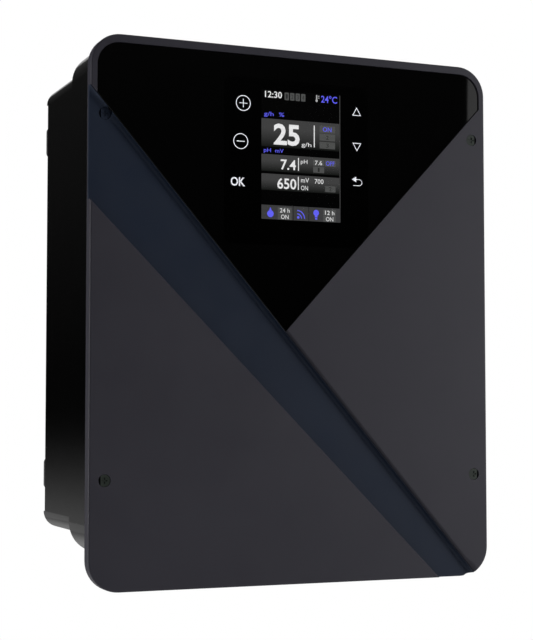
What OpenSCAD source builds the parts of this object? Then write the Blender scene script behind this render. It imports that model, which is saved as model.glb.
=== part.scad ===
// Wall-mounted salt chlorine generator control box: a moulded housing in two steps, a
// screwed front cover with a diagonal band and a display, the electronics between them,
// and cable glands, probe sockets and a power switch on the underside.
// The box is drawn lying on its back, as on a bench: x to the right, y to its top edge and
// z out of the wall. upright() stands it up, so that the wall is the plane Y = 0.

/* [Front cover] */
// Width of the front cover
cover_w = 242.4; // [236:0.2:256]
// Height of the front cover
cover_h = 300; // [292:1:316]
// Corner radius of the front cover
cover_r = 17; // [15:0.5:20]
// Depth of the cover from its front face to the edge of its skirt
cover_t = 7; // [6.8:0.1:9]
// Wall thickness of the cover moulding
cover_wall = 2.4; // [2:0.1:2.8]
// Radius of the cover's outer front edge
cover_edge_r = 1; // [0.6:0.1:1.6]
// How far the cover stands out past the housing at its top and sides
cover_overhang = 2; // [1.4:0.1:3]
// How far the cover hangs below the housing, in front of the cable glands
cover_skirt = 17.8; // [14:0.2:22]
// Gap between the cover and the mouth of the housing
cover_gap = 0.3; // [0.3:0.05:0.6]
// Pitch of the stiffening ribs inside the cover
cover_rib_pitch = 32; // [26:1:44]
// Thickness of the stiffening ribs inside the cover
cover_rib_t = 1.6; // [1.2:0.1:2]

/* [Diagonal band] */
// Distance of the channel's upper edge from the cover's top, down the left side
band_high_in = 28.5; // [26:0.5:33]
// Distance of the channel's lower edge from the cover's top, down the left side
band_low_in = 90.4; // [84:0.2:96]
// Distance of the channel's right edge from the cover's right side, along the bottom
band_right_in = 6.7; // [5.5:0.1:13]
// Distance of the channel's left edge from the cover's right side, along the bottom
band_left_in = 31.6; // [26:0.2:37]
// How far the band lies below the front face
band_drop = 3.4; // [3:0.1:3.8]
// Thickness of the band
band_t = 2; // [1.6:0.1:2.2]
// Thickness of the band's raised upper edge at its top
band_lip_w = 0.3; // [0.3:0.1:0.8]
// Width over which the band sweeps up to that edge
band_sweep_w = 4; // [3:0.2:5]
// Gap round the band in its channel
band_gap = 0.15; // [0.1:0.05:0.3]
// Width of the soft edge of the right panel where it faces the band
panel_soft_w = 3; // [2:0.2:3.6]
// How far that soft edge falls below the front face
panel_soft_fall = 1.4; // [1:0.1:1.8]
// Width of the bevel on the left panel where it faces the band
panel_bevel = 1.1; // [0.5:0.1:1.4]

/* [Lens] */
// Distance of the lens's lowest corner from the cover's middle, to the left
apex_left = 7.4; // [2:0.2:14]
// Distance of the right panel's upper edge from the cover's top, down the right side
panel_high_in = 21; // [17:0.5:28]
// Width of the rim beside the lens
rim_side = 3.5; // [3:0.1:4]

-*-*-

> [REQUIRED TASK]:
Search the data for "which". Copy every line that has it.

> [SOLUTION TO THIS EXERCISE]:
What OpenSCAD source builds the parts of this object? Then write the Blender scene script behind this render. It imports that model, which is saved as model.glb.
// Width over which the band sweeps up to that edge